= Gerald Polley =

American singer

Gerald A. Polley (January 29, 1947 – July 4, 2012) was an American political campaigner, singer, animator and alleged psychic who resided in Bismarck, North Dakota. He was married to Linda Polley, who shares his political and religious views.

Polley grew up in Maine, before moving to North Dakota in 1999. He founded the religion of Spiritism, which according to him and his wife is based on a faith that originated 500,000 years ago on a planet named Hades and was brought to Earth by extraterrestrial colonizers, who died in a cataclysmic event remembered in human legend as the Great Flood.

The Polleys claimed to be in contact with God, Jesus and Muhammad, along with the spirits of such well-known figures as John Lennon, Princess Diana, Patrick Troughton and Bach.

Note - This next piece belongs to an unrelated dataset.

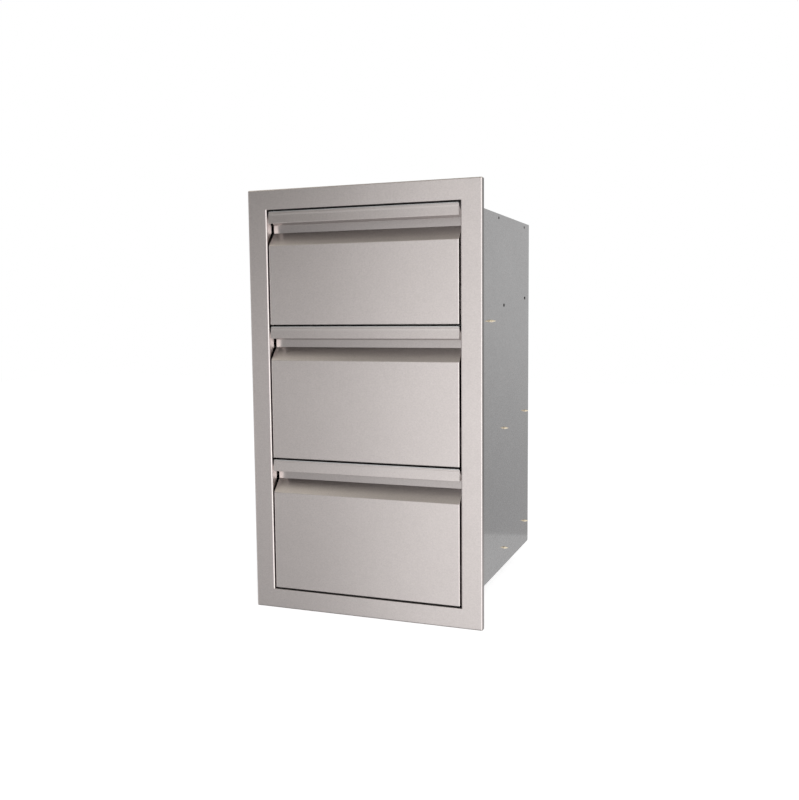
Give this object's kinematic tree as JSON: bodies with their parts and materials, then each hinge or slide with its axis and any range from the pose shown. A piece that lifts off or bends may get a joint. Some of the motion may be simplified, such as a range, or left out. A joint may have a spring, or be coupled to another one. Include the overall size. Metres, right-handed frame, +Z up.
{
  "type": "outdoor kitchen drawer unit",
  "caption": "Built-in brushed steel drawer unit with a flush trim frame, stacked full-extension drawers and folded full-width finger pulls.",
  "frame": {"origin": "middle of the underside of the box, on the sill of the cut-out", "axes": "+X to the user's right, -Y out of the front where the drawers open, +Z up"},
  "size_m": [0.432, 0.502, 0.757],
  "materials": {
    "trim_steel": "stainless steel, brushed along the trim",
    "front_steel": "stainless steel, brushed across the front",
    "case_steel": "stainless steel, bright cold-rolled",
    "inner_steel": "stainless steel, dull cold-rolled",
    "slide_zinc": "bright zinc plate",
    "cage_steel": "bright steel, lightly greased",
    "yellow_screw": "yellow zinc plate",
    "bumper_nylon": "black nylon"
  },
  "bodies": {
    "cabinet": {"face_frame": "trim_steel", "side_panel_left": "case_steel", "side_panel_right": "case_steel", "top_panel": "case_steel", "bottom_panel": "case_steel", "back_panel": "inner_steel", "cross_stay": "inner_steel", "slide_outer_left_top": "slide_zinc", "slide_bumper_left_top": "bumper_nylon", "slide_outer_right_top": "slide_zinc", "slide_bumper_right_top": "bumper_nylon", "slide_outer_left_middle": "slide_zinc", "slide_bumper_left_middle": "bumper_nylon", "slide_screw_left_middle_middle": "yellow_screw", "slide_screw_left_middle_rear": "yellow_screw", "slide_outer_right_middle": "slide_zinc", "slide_bumper_right_middle": "bumper_nylon", "slide_screw_right_middle_middle": "yellow_screw", "slide_screw_right_middle_rear": "yellow_screw", "slide_outer_left_bottom": "slide_zinc", "slide_bumper_left_bottom": "bumper_nylon", "slide_screw_left_bottom_middle": "yellow_screw", "slide_screw_left_bottom_rear": "yellow_screw", "slide_outer_right_bottom": "slide_zinc", "slide_bumper_right_bottom": "bumper_nylon", "slide_screw_right_bottom_middle": "yellow_screw", "slide_screw_right_bottom_rear": "yellow_screw"},
    "drawer_top": {"drawer_front_top": "front_steel", "drawer_liner_top": "inner_steel", "drawer_tray_top": "inner_steel", "slide_inner_left_top": "slide_zinc", "slide_inner_right_top": "slide_zinc"},
    "intermediates_top": {"slide_intermediate_left_top": "slide_zinc", "slide_intermediate_right_top": "slide_zinc"},
    "outer_cages_top": {"cage_outer_left_top": "cage_steel", "cage_outer_right_top": "cage_steel"},
    "inner_cages_top": {"cage_inner_left_top": "cage_steel", "cage_inner_right_top": "cage_steel"},
    "drawer_middle": {"drawer_front_middle": "front_steel", "drawer_liner_middle": "inner_steel", "drawer_tray_middle": "inner_steel", "slide_inner_left_middle": "slide_zinc", "slide_inner_right_middle": "slide_zinc"},
    "intermediates_middle": {"slide_intermediate_left_middle": "slide_zinc", "slide_intermediate_right_middle": "slide_zinc"},
    "outer_cages_middle": {"cage_outer_left_middle": "cage_steel", "cage_outer_right_middle": "cage_steel"},
    "inner_cages_middle": {"cage_inner_left_middle": "cage_steel", "cage_inner_right_middle": "cage_steel"},
    "drawer_bottom": {"drawer_front_bottom": "front_steel", "drawer_liner_bottom": "inner_steel", "drawer_tray_bottom": "inner_steel", "slide_inner_left_bottom": "slide_zinc", "slide_inner_right_bottom": "slide_zinc"},
    "intermediates_bottom": {"slide_intermediate_left_bottom": "slide_zinc", "slide_intermediate_right_bottom": "slide_zinc"},
    "outer_cages_bottom": {"cage_outer_left_bottom": "cage_steel", "cage_outer_right_bottom": "cage_steel"},
    "inner_cages_bottom": {"cage_inner_left_bottom": "cage_steel", "cage_inner_right_bottom": "cage_steel"}
  },
  "joints": [
    {"name": "drawer_top_slide", "type": "slide", "parent": "cabinet", "child": "drawer_top", "axis": [0, -1, 0], "range_m": [0, 0.45]},
    {"name": "intermediates_top_slide", "type": "slide", "parent": "cabinet", "child": "intermediates_top", "axis": [0, -1, 0], "range_m": [0, 0.225]},
    {"name": "outer_cages_top_slide", "type": "slide", "parent": "cabinet", "child": "outer_cages_top", "axis": [0, -1, 0], "range_m": [0, 0.1125]},
    {"name": "inner_cages_top_slide", "type": "slide", "parent": "cabinet", "child": "inner_cages_top", "axis": [0, -1, 0], "range_m": [0, 0.3375]},
    {"name": "drawer_middle_slide", "type": "slide", "parent": "cabinet", "child": "drawer_middle", "axis": [0, -1, 0], "range_m": [0, 0.45]},
    {"name": "intermediates_middle_slide", "type": "slide", "parent": "cabinet", "child": "intermediates_middle", "axis": [0, -1, 0], "range_m": [0, 0.225]},
    {"name": "outer_cages_middle_slide", "type": "slide", "parent": "cabinet", "child": "outer_cages_middle", "axis": [0, -1, 0], "range_m": [0, 0.1125]},
    {"name": "inner_cages_middle_slide", "type": "slide", "parent": "cabinet", "child": "inner_cages_middle", "axis": [0, -1, 0], "range_m": [0, 0.3375]},
    {"name": "drawer_bottom_slide", "type": "slide", "parent": "cabinet", "child": "drawer_bottom", "axis": [0, -1, 0], "range_m": [0, 0.45]},
    {"name": "intermediates_bottom_slide", "type": "slide", "parent": "cabinet", "child": "intermediates_bottom", "axis": [0, -1, 0], "range_m": [0, 0.225]},
    {"name": "outer_cages_bottom_slide", "type": "slide", "parent": "cabinet", "child": "outer_cages_bottom", "axis": [0, -1, 0], "range_m": [0, 0.1125]},
    {"name": "inner_cages_bottom_slide", "type": "slide", "parent": "cabinet", "child": "inner_cages_bottom", "axis": [0, -1, 0], "range_m": [0, 0.3375]}
  ],
  "couplings": [
    {"joint": "intermediates_top_slide", "follows": "drawer_top_slide", "ratio": 0.5},
    {"joint": "outer_cages_top_slide", "follows": "drawer_top_slide", "ratio": 0.25},
    {"joint": "inner_cages_top_slide", "follows": "drawer_top_slide", "ratio": 0.75},
    {"joint": "intermediates_middle_slide", "follows": "drawer_middle_slide", "ratio": 0.5},
    {"joint": "outer_cages_middle_slide", "follows": "drawer_middle_slide", "ratio": 0.25},
    {"joint": "inner_cages_middle_slide", "follows": "drawer_middle_slide", "ratio": 0.75},
    {"joint": "intermediates_bottom_slide", "follows": "drawer_bottom_slide", "ratio": 0.5},
    {"joint": "outer_cages_bottom_slide", "follows": "drawer_bottom_slide", "ratio": 0.25},
    {"joint": "inner_cages_bottom_slide", "follows": "drawer_bottom_slide", "ratio": 0.75}
  ]
}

Gerald and Linda Polley created a body of work including songs, drawings and short animations, some of which they claimed was made while channelling the spirits of dead artists. Some of this work is political in nature: "Hussein's Butt Song", allegedly written by the spirit of John Lennon about Saddam Hussein, has lyrics such as "we kicked his butt before and we kicked his butt again, we got him in the heine, he knew he could not win". Another song, attacking Hillary Clinton and cross-dressing, contains the lyrics "if you want your sons wearing skirts and panty hose, with lipstick on their faces and shiny nail polish that glows, then vote for Hillary".

Music professor Michael Harrington studied the songs allegedly written by Lennon's spirit and, while declining to comment on the Polleys' claims that the pieces were received from the afterlife, concluded that the songs showed melodic similarities to Lennon's work. Joel Bjorling, a specialist in alternative religions, examined three of the Polleys' songs and concluded that one ("Don't Make Heaven Mad") resembled Lennon's songs while the other two resembled American folk songs almost note-for-note. In addition, one commentator has pointed to similarities between "Hussein's Butt Song" and the folk song "Knees Up Mother Brown".

In the run-up to the 2000 presidential election, Gerald Polley claimed that Jesus had left Heaven because Bill Clinton was not impeached, and would only return should George W. Bush win the election. In 2007, Polley decided to try to run as a Republican presidential candidate in the 2008 elections, taking pro-choice and anti-homosexual stances and calling for tougher laws against hiring illegal immigrants. North Dakota Republican Party Chairman Gary Emineth commented in 2007 that he was unsure that Polley was a suitable candidate. According to the Polleys' website, Gerald Polley's presidential campaign ended on 1 October 2008; the following year he announced his plans to attempt another bid for president in 2012.

The Polleys were the subject of a 2002 documentary by filmmaker Barney Snow, titled Where Has Eternity Gone? and also appeared on the 21 February 2004 episode of Jimmy Kimmel Live!.

Gerald Polley died of colon cancer on July 4, 2012 at the age of 65.